Enjeux stratégique et RSE pour la Coop Atlantique
Depuis 2019, une politique structurée de lutte contre le gaspillage alimentaire a été mise en oeuvre par un réseau de magasins U dans la région Atlantique, nous indique Jérémy Kopernik, le directeur financier adjoint de Coop Atlantique, qui passe par la plateforme Comerso. « Cette démarche repose sur des actions déployées pour prévenir l'apparition d'invendus - produits devenus impropres à la vente du fait de leur état ou de leur date limite - grâce à des outils d'optimisation des achats, notamment appuyés par l'intelligence artificielle ».

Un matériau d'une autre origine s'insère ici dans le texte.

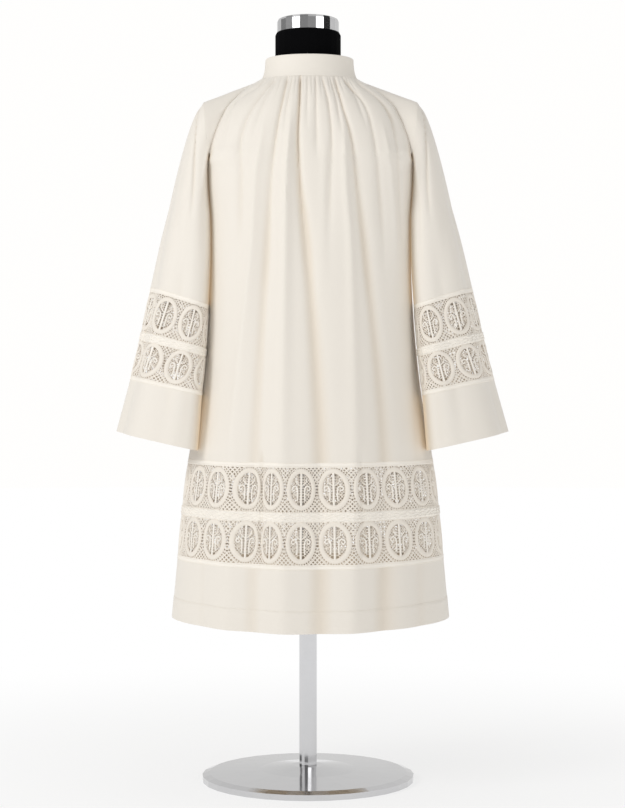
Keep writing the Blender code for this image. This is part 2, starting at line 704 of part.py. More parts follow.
def main():
    clear_scene()
    cloth = make_material("ivory_cloth", (0.87, 0.82, 0.74), 0.62)
    collar_cloth = make_material("collar_cloth", (0.86, 0.81, 0.72), 0.6)
    lace_thread = make_material("lace_thread", (0.84, 0.79, 0.70), 0.75)
    cover = make_material("black_jersey", (0.008, 0.008, 0.009), 0.85)
    chrome = make_material("chrome", (0.62, 0.62, 0.63), 0.12, 1.0)

    panel("back", -90.0, 90.0, BACK_GATHERS, cloth)
    panel("front_right", 90.0, 180.0, FRONT_GATHERS, cloth)
    panel("front_left", -180.0, -90.0, FRONT_GATHERS, cloth)
    collar("collar", collar_cloth)
    hem_band("hem_back", -90.0, 90.0, cloth)
    hem_band("hem_front", 90.0, 270.0, cloth)
    lace("lace_back", 0, BODY_REPEATS_BEHIND, body_lace_place, lace_thread)
    lace("lace_front", BODY_REPEATS_BEHIND, BODY_REPEATS, body_lace_place, lace_thread)
    for word, side in (("left", -1), ("right", 1)):
        yoke(f"yoke_{word}", side, cloth)
        upper = (0.0, 0.3, 0.6, 1.0, 1.6, 2.3, SLEEVE_LACE_TOP)
        sleeve_tube(f"sleeve_{word}", side, upper, CLOTH, cloth, SEAM, SEAM / 2.0)
        lower = (SLEEVE_LACE_BOTTOM, 5.5, SLEEVE_END)
        sleeve_tube(f"cuff_{word}", side, lower, CLOTH, cloth, SEAM / 2.0, 0.0)
        place = sleeve_lace_place(side)
        lace(f"sleeve_lace_{word}_back", 0, SLEEVE_REPEATS_BEHIND, place, lace_thread)
        lace(f"sleeve_lace_{word}_front", SLEEVE_REPEATS_BEHIND, SLEEVE_REPEATS, place, lace_thread)
    dress_form(cover, chrome)


main()
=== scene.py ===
# %% [markdown]
# # A gathered surplice with lace bands, on a dress form
# A surplice is the wide ivory over-garment of a choir or an altar server. This lesson dresses a plain
# rigid model of one: the model's solids say where each piece of cloth lies, and every cell below makes
# one piece or one finish as fine as the eye sees it. Lengths are metres, +Z is up and the garment's
# back faces -Y, towards the camera.

# %% Load the rigid model
import math
from collections import namedtuple

import bpy
import numpy as np
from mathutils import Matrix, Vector


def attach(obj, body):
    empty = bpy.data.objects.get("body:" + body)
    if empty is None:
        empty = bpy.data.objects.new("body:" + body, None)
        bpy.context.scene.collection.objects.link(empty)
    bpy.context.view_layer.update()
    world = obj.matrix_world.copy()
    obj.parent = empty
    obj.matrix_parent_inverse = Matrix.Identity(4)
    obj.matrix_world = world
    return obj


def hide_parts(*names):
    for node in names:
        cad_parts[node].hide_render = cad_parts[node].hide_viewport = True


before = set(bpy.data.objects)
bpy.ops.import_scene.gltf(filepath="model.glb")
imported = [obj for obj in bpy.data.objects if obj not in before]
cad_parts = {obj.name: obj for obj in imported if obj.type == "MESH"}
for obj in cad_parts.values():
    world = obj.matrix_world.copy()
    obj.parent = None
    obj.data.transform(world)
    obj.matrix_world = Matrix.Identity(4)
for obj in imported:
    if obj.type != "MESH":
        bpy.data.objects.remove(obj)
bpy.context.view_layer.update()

# %% [markdown]
# ## The camera
# The picture was taken straight at the back from about hip height, with a lens long enough that the
# hem and the collar keep their true proportions. The scale is 1.8 mm a pixel at the form's axis, so
# the camera's distance and the picture's height give the lens.

# %% Camera
PHOTO_TALL = 808
MM_A_PIXEL = 1.8
CAMERA = Vector((0.008, -3.400, 0.675))
SENSOR = 36.0

view = bpy.data.cameras.new("camera")
view.sensor_width = SENSOR
view.lens = SENSOR * -CAMERA.y / (PHOTO_TALL * MM_A_PIXEL / 1000.0)


def put(name, data):
    """A new object in the scene."""
    thing = bpy.data.objects.new(name, data)
    bpy.context.scene.collection.objects.link(thing)
    return thing


camera = put("camera", view)
camera.location = CAMERA
camera.rotation_euler = (math.radians(90.0), 0.0, 0.0)
bpy.context.scene.camera = camera
print("lens", round(view.lens, 1), "mm")

# %% [markdown]
# ## A short way to write nodes
# Materials and Geometry Nodes are both trees of nodes. One class adds a node from its type, its
# settings and the values of its sockets, and another wraps an output so that `1.0 - mask * 0.5`
# adds the Math nodes by itself.

# %% Node helpers
class Wire:
    """An output socket that Python's operators can be used on."""

    def __init__(self, nodes, socket):
        self.nodes = nodes
        self.socket = socket

    def math(self, operation, *values):
        inputs = dict(enumerate((self,) + values))
        return self.nodes.add("ShaderNodeMath", {"operation": operation}, inputs)[0]

    def __add__(self, other):
        return self.math("ADD", other)

    def __mul__(self, other):
        return self.math("MULTIPLY", other)

    def __sub__(self, other):
        return self.math("SUBTRACT", other)

    def __rsub__(self, other):
        return (self * -1.0).math("ADD", other)

    def __truediv__(self, other):
        return self.math("DIVIDE", other)

    __radd__ = __add__
    __rmul__ = __mul__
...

La mise en oeuvre de cette politique s'inscrit dans une décision stratégique de l'entreprise, bien au-delà d'un simple choix opérationnel. « En grande distribution, les démarques représentent l'un des postes de coûts les plus significatifs, justifiant pleinement l'adoption de leviers structurants pour les contenir. À ce titre, la lutte contre le gaspillage s'intègre de manière cohérente à une vision globale de pilotage stratégique et financier ». La démarche de l'entreprise s'articule en deux volets : en amont, des actions sont menées pour limiter la génération d'invendus ; en aval, il s'agit de gérer ceux qui subsistent. Entre 2019 et 2024, la stratégie globale a permis de réduire d'un point le taux de démarque, « soit un gain significatif sur le résultat, dans un secteur où la rentabilité oscille entre 2 et 3 % ». La réduction du taux de démarque représente un gain de plus de 5 millions d'euros précise le Daf. Ce qui est considérable au regard d'un résultat global avoisinant les 10 millions d'euros.
La démarche anti-gaspillage menée a généré un fort engagement des collaborateurs, à la fois par la réduction tangible des déchets (près de 1 000 tonnes alimentaires évitées) et par la satisfaction de voir les poubelles vides, voire certains magasins atteindre le zéro déchet. « Cette dynamique RSE est renforcée par la labellisation Antigaspi de cinq hypermarchés, tous distingués par la note maximale de 3 étoiles. Ce label, attribué par des auditeurs externes (FNER), valorise le travail accompli tout en stimulant de nouvelles améliorations », ajoute-t-il.